Attendants on Theseus & Hippolyta—Huntsman, Esquire, etc.

The new Act-Drop by Messrs Grieve and Telbin.

To conclude with the new and laughable Farce, by J. Wooler, Esq., called:

MARRIAGE AT ANY PRICE

Brownjohn Brown Mr Marshall
(Of the Laburnums)
Simon Gushington Mr William Rignold
Tubs Mr Gibson
Alick Mr Wilson
Peter Peppercorn }
Jemima Ann } Mr A. Wood
Charley Bitt }
Kate Gushington }
Bob, Tiger } Miss Henrietta Hodson
Jemima, a Housemaid }
Alice, Niece to Brown Miss Madge Robertson.
Matilda Peppercorn Miss Louisa Thorne

Speaking by the light of to-day, this was indeed a rich cast, and it is interesting to note how Madge Robertson and Ellen Terry—destined to become the two greatest actresses of their generation—thus played together in their "'prentice days." No doubt the "singing fairy" of the evening inspired Titania with her admiration for Mrs. Kendal's exquisite voice.

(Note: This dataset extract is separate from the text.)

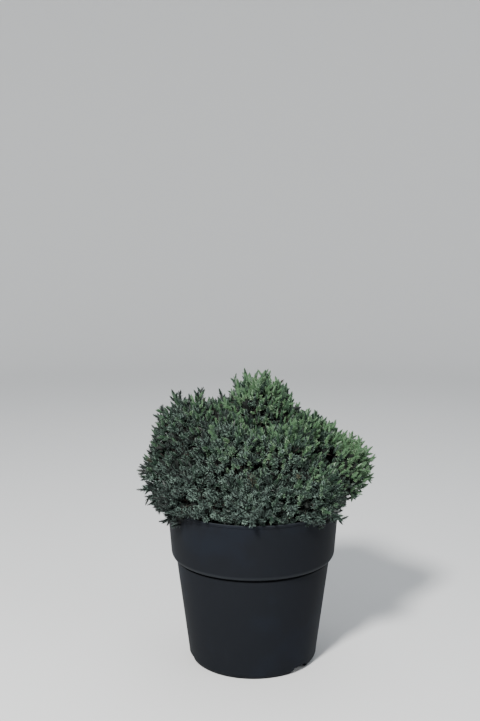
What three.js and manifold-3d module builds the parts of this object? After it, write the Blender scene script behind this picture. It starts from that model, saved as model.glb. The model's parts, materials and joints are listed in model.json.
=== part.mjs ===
// A dwarf blue star juniper in a round plastic nursery pot.
// Millimetres, +Z up. The origin is the middle of the pot's flat underside, and the
// viewer's side of the plant is -Y.
import * as THREE from 'three';
import { mergeVertices } from 'three/addons/utils/BufferGeometryUtils.js';
import Module from 'manifold-3d';

const wasm = await Module();
wasm.setup();

// ---- Driving dimensions -------------------------------------------------------

const GAP = 0.3; // air left between solids that touch on the real plant

const POT_HEIGHT = 240;
const RIM_RADIUS = 128.5;
const COLLAR_FOOT_RADIUS = 122; // the collar just above its rounded lower edge
const COLLAR_BOTTOM = 158; // height of the collar's lower edge
const COLLAR_ROUND = 9; // height of that rounded edge
const COLLAR_TUCK = 6; // how far it pulls in under the collar
const BODY_TOP_RADIUS = 114.5; // the wall under the collar
const BODY_FOOT_RADIUS = 96.5;
const BODY_FOOT_HEIGHT = 14;
const FOOT_ROUND = 1.5; // height of the rounded edge round the underside
const UNDERSIDE_RADIUS = 91.5;
const POT_WALL = 2.4;
const POT_SIDES = 48;
const LIP_ROUND = 1.6;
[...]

Long after their stock company days, the Terry Sisters held their well-merited and remarkable popularity in Bristol. That distinguished actor, W. H. Vernon, who, as we have seen, graduated as one of Mr. Chute's "young people," has told me how enthusiastically they were received when, with London honours thick upon them, they came to "star" in their old "school," in a piece called "A Sister's Penance," which had been a great success at the Adelphi Theatre. Vernon, who was "Miss Nelly's" lover on that occasion, was immensely struck by her merriment and high spirits at the rehearsal in the morning and (in contrast) her wonderful display of true emotion in the performance of the evening.

In connection with Ellen Terry's next appearance in London, it is curious to note that in the famous Bath programme that preceded it, William Rignold should figure as "Lord Dundreary"—the "Spirit of the Hour"; and that she should be so aptly chosen for "The Spirit of the Future."